In two weeks of nonstop activity, we visited 14 museums, four factories and workshops, three palaces, three design centers, three concert halls, three libraries, two city halls, and a design school. We participated in two private bus tours during Copenhagen's annual Architecture and Design Days (where the tour guide graciously spoke in English rather than Danish), an architecture-oriented boat tour in Copenhagen, and a tram tour in Helsinki.
Of course, last century Scandinavia attained worldwide renown for design and architecture that put a priority on function and humanitarian concerns. This venerated history was vividly brought to life for our group in tours of the house-museums of two 20th-century Nordic giants: Finn Juhl's, outside Copenhagen, and Alvar Aalto's, in Helsinki. The strength and depth of the tradition were reinforced by visits to the Copenhagen factory of the 136-year-old manufacturer Fritz Hansen, and to the colorful factory and showroom of the Finnish textile company Marimekko, established as recently as 1951.

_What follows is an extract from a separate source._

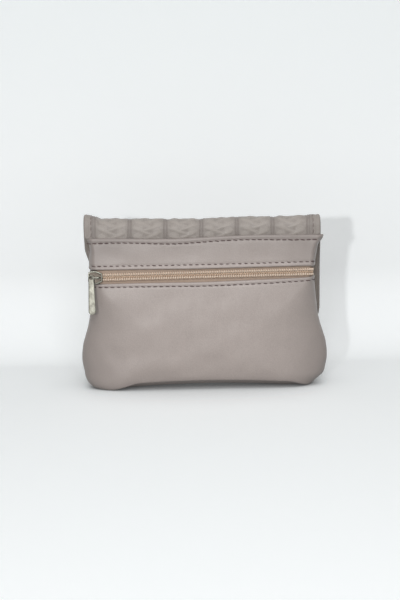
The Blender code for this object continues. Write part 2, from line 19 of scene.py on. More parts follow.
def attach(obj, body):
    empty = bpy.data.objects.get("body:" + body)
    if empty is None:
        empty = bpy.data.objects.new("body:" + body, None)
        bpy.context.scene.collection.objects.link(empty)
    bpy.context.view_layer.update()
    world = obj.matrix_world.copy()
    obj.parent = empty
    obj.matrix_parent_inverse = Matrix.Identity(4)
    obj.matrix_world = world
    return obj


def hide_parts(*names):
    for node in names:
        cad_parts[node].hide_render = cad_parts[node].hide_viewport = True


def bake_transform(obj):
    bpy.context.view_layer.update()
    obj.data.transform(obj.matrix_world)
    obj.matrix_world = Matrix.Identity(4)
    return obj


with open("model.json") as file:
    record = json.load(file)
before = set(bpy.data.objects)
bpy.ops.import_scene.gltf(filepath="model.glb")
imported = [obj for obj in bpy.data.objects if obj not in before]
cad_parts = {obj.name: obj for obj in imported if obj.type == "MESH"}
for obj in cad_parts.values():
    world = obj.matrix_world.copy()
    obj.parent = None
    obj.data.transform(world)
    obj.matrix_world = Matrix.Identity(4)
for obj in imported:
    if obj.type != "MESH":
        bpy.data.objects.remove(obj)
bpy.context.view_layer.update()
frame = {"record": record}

MM = 0.001
LOG = logging.getLogger("purse")
Array = np.ndarray
Colour = Tuple[float, ...]
Piece = bpy.types.Object
Mesh = bpy.types.Mesh
Material = bpy.types.Material
Socket = bpy.types.NodeSocket
Table = Tuple[float, ...]
Pair = Tuple[float, float]
Feed = Union[float, Socket]
Solid = Tuple[Array, List[List[int]]]


class Side(Enum):
    """The two walls of the purse, by the sign of their Y."""

    BACK = -1
    FRONT = 1


class Row(Enum):
    """The back's rows of stitches: under the hem, and above and below the zip."""

    HEM = "hem"
    UPPER = "upper"
    LOWER = "lower"


class Half(Enum):
    """The two halves of the zip, by their side of its middle."""

    UPPER = 1
    LOWER = -1

    @property
    def label(self) -> str:
        """First word of the names of its pieces."""
        return self.name.lower()


class Weave(Enum):
    """How the threads of a cloth lie."""

    PLAIN = "plain"
    RIBBED = "ribbed"


def joint(name: str) -> dict:
    """Entry of a joint in the frame's record, by its name."""
    joints = frame["record"]["behaviour"]["joints"]
    return next(entry for entry in joints if entry["name"] == name)


SEAM_Y = float(joint("flap_hinge")["pos_m"][1])


def clamp01(value: Array) -> Array:
    """Limit values to the range 0 to 1."""
    return np.clip(value, 0.0, 1.0)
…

The Nordic countries retain a reputation as an eye-opening source of fresh ideas and innovative design, and my students were keen to see in person what both the emerging and currently established generations had to offer. To this end we visited Stockholm's Beckmans College of Design, which impressed us with its open-minded approach, and admired witty yet practical furniture and ceramics by young Finns at the Design Forum Finland in Helsinki. For insights into the way some of today's most influential studios operate, and for a preview of their latest work, we met with Boris Berlin of Komplot Design, a multidisciplinary Danish firm; Claesson Koivisto Rune, Sweden's most prominent architectural firm; and Kaisa Blomstedt, a celebrated Finnish interior designer.

Brilliant colors in a display at the Marimekko textile and clothing factory showroom in Helsinki. Photo by Andrea Sher.
Based on this rich exposure, group consensus was that while the Scandinavian's fundamentally humanist orientation toward architecture and design remains, contemporary practitioners show an openness to cutting-edge materials and technology and an astonishing sense of fantasy that makes their buildings, interiors, and products even more functionally innovative and aesthetically pleasing than much of the output of their celebrated mid 20th–century forebears.
These conclusions were reinforced by much of the recent architecture we saw: Schmidt Hammer Lassen Architects' 1999 Black Diamond addition to the Royal Library, Copenhagen; Lundgaard & Tranberg Arkitektur's 2006 circular university dormitory in Ørestad, Denmark; and JKMM Architects' 2007 library in Turku, Finland, to name three outstanding examples. International starchitecture was well represented by Steven Holl's 1998 contemporary art museum in Helsinki and Zaha Hadid's 2005 extension to the Ordrupgaard museum in Denmark.
Although mostly modernists by inclination, our group was equally enthusiastic about the 19th-century neoclassical ornament in Copenhagen's Thorvaldsens Museum, the spectacular proto–art deco spaces of Eliel Saarinen's 1919 Helsinki railway station, and the 18th-century baroque interiors of Sweden's Drottningholm Palace. Whatever the period of the buildings and objects, the students filtered their perceptions through an acute visual sense that magnified details of material, workmanship, color, and ornament. They marveled over the execution of wood joints, the shape of doorways, the variations of wood grain, the textures of fabric, and the unique qualities of Nordic light. Accompanying them to places I had visited many times, I was continually made aware of details I had forgotten, or never noticed. Most importantly, they reported finding inspiration for their own design ideas everywhere they looked. And that, after all, was the point of the trip.